Léa Pool, qui nous a entre autres présenté Emporte moi (1999) et, plus récemment, Maman est chez le coiffeur (2008), nous revient avec sa plus récente réalisation, dont elle a également co-écrit le scénario. Une nouvelle pierre est posée dans l’édifice érigé par l’une des grandes cinéastes d’ici.

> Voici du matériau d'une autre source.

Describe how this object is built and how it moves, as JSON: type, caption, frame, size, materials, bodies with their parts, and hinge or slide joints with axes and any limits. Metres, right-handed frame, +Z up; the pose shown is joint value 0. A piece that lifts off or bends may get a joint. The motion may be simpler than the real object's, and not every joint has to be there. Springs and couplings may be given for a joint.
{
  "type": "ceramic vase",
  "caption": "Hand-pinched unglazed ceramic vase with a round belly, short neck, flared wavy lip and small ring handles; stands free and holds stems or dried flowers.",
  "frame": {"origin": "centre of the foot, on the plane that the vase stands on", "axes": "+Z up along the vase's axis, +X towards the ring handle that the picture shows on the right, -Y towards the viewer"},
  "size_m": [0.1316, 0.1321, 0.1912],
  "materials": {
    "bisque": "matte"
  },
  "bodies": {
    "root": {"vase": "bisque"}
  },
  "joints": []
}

La Dernière Fugue traite d’abord et avant tout d’humanité. Anatole, à l’aube de ses soixante-quinze ans, n’est plus que l’ombre de l’homme qu’il a été : atteint de la maladie de Parkinson, il a perdu toute son autonomie. Sa femme, pourtant, refuse de le placer en institution, faisant la sourde oreille aux recommandations de ses enfants. Le vieil homme s’enfonce donc, jour après jour, dans une solitude douloureuse qui lui est imposée par les limites de son propre corps. Lui qui, autrefois, était fier et orgueilleux, se voit infantilisé, rabaissé par la maladie et les regards blessants des membres de sa propre famille. Le film nous montre dans toute sa violence la colère d’un homme qui ne souhaite que retrouver un peu de sa dignité. C’est son petit-fils qui, le premier, le prendra en pitié et voudra lui offrir « une belle mort ». Il convainc son oncle, André, de l’aider dans ce projet. Mais à quel point peut-on avoir pitié d’un père absent et égoïste ? Et comment faire un choix entre le calvaire de la vie et la peur de la mort ? Pour André, ce sera l’occasion de faire la paix avec son père, d’effacer les vieilles rancunes et de réparer les erreurs commises.

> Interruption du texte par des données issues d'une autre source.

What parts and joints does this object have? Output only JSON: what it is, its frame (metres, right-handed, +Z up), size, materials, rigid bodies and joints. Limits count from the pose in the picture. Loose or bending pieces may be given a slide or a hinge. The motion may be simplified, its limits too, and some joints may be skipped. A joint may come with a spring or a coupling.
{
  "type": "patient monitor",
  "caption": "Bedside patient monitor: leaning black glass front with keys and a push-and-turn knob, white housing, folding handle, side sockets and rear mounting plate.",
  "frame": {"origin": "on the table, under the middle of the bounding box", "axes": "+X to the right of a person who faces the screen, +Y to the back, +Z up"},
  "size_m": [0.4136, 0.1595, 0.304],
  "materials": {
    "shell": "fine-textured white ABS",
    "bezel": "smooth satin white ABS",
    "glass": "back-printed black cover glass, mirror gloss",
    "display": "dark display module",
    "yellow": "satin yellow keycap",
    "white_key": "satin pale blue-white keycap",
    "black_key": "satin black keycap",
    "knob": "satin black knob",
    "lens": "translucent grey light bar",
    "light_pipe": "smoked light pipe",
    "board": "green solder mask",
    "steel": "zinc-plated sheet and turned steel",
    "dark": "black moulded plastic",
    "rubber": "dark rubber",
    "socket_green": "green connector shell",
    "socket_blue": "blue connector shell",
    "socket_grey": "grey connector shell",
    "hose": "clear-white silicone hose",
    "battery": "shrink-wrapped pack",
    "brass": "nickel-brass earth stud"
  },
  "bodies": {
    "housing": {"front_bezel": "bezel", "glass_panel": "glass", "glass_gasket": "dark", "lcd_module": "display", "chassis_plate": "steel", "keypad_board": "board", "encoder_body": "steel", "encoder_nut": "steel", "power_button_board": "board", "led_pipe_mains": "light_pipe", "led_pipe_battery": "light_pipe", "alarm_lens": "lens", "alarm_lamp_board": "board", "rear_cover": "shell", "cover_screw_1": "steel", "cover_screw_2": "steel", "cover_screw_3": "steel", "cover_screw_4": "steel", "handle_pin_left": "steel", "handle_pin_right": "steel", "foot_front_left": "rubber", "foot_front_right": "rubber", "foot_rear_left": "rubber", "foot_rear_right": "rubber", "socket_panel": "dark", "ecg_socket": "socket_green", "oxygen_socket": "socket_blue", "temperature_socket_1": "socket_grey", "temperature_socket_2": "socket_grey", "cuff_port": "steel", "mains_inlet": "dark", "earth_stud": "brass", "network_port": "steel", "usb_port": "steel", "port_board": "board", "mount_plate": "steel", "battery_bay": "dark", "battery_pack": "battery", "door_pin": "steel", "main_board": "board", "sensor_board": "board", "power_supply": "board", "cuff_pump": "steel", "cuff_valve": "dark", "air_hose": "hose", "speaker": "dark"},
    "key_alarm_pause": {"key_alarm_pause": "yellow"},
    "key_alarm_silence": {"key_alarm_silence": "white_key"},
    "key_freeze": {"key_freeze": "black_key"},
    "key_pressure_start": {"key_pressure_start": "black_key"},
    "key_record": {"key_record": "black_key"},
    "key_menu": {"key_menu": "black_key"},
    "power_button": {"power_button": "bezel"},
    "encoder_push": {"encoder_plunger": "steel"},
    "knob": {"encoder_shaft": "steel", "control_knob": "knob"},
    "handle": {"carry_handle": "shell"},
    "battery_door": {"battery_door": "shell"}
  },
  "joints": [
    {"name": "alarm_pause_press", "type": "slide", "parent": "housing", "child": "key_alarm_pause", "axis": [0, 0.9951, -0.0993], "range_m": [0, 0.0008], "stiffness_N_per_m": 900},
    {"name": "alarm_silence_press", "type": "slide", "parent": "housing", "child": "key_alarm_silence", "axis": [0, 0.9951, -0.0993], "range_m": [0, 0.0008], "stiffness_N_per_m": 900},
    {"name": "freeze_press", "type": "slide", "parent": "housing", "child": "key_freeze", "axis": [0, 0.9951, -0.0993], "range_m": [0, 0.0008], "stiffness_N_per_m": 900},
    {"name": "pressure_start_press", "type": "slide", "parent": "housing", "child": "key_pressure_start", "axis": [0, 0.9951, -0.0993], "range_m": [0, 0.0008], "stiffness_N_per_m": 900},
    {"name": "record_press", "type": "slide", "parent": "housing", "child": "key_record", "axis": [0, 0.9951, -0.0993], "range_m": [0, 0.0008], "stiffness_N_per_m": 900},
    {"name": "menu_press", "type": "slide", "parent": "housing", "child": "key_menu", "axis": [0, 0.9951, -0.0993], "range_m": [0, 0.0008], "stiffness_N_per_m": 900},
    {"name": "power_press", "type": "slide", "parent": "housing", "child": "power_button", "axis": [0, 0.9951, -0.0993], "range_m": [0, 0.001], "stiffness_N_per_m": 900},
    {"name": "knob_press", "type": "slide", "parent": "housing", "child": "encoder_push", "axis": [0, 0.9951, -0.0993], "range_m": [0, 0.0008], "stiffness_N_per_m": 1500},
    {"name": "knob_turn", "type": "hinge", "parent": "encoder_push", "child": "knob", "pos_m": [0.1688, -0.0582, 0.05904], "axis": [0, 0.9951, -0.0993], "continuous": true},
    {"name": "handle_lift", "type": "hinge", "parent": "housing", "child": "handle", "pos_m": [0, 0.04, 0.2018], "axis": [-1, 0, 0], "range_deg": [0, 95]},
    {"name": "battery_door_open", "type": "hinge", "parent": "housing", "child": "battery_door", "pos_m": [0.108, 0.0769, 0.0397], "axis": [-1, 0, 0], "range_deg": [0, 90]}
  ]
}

Andrée Lachapelle est gracieuse et élégante, comme toujours. Elle est parfaite dans le rôle de l’épouse qui, épuisée, tente de s’occuper du mieux qu’elle peut de « l’être humain qu’elle connaît le mieux ». Jacques Godin, qui incarne le patriarche, est convainquant dans un rôle pourtant difficile. Le jeune Aliocha Schneider, dont c’est le premier grand rôle au cinéma, est étonnant et sait aller au-delà du rôle de l’adolescent de service. Mais celui qui brille véritablement, dans ce tableau, c’est Yves Jacques, l’interprète d’André. Encore une fois, il fait la démonstration de son immense talent en nous offrant un jeu sans faille.
Léa Pool a choisi d’opter pour le dépouillement, de laisser toute la place aux émotions, servant à merveille le texte de Gil Courtemanche. La signature visuelle est simple, sans flafla, et intègre plusieurs gros plans judicieusement choisis. La caméra s’attarde ainsi sur des petits détails qui font toute la différence : les mains d’Anatole, l’aiguille du tourne-disque, le regard d’André… Si le rythme du film est plutôt lent – la première moitié se déroule en l’espace d’une seule soirée de Noël -, on ne ressent toutefois aucune longueur. Même les quelques flashbacks sont magnifiquement intégrés, grâce à l’oeil expert de Léa Pool.
La Dernière Fugue est avant tout un film sur la famille, qui y est dépeinte sans artifices et dans toute son imperfection. C’est un film sur le profond respect d’un fils pour son père, et sur l’amour maladroit d’un homme pour ses enfants et petits-enfants. C’est aussi un film sur la mort, sur le temps qui passe et celui qui nous reste. Une oeuvre remplie de bon sentiments – et de moins bons aussi – qui ne saurait laisser indifférent.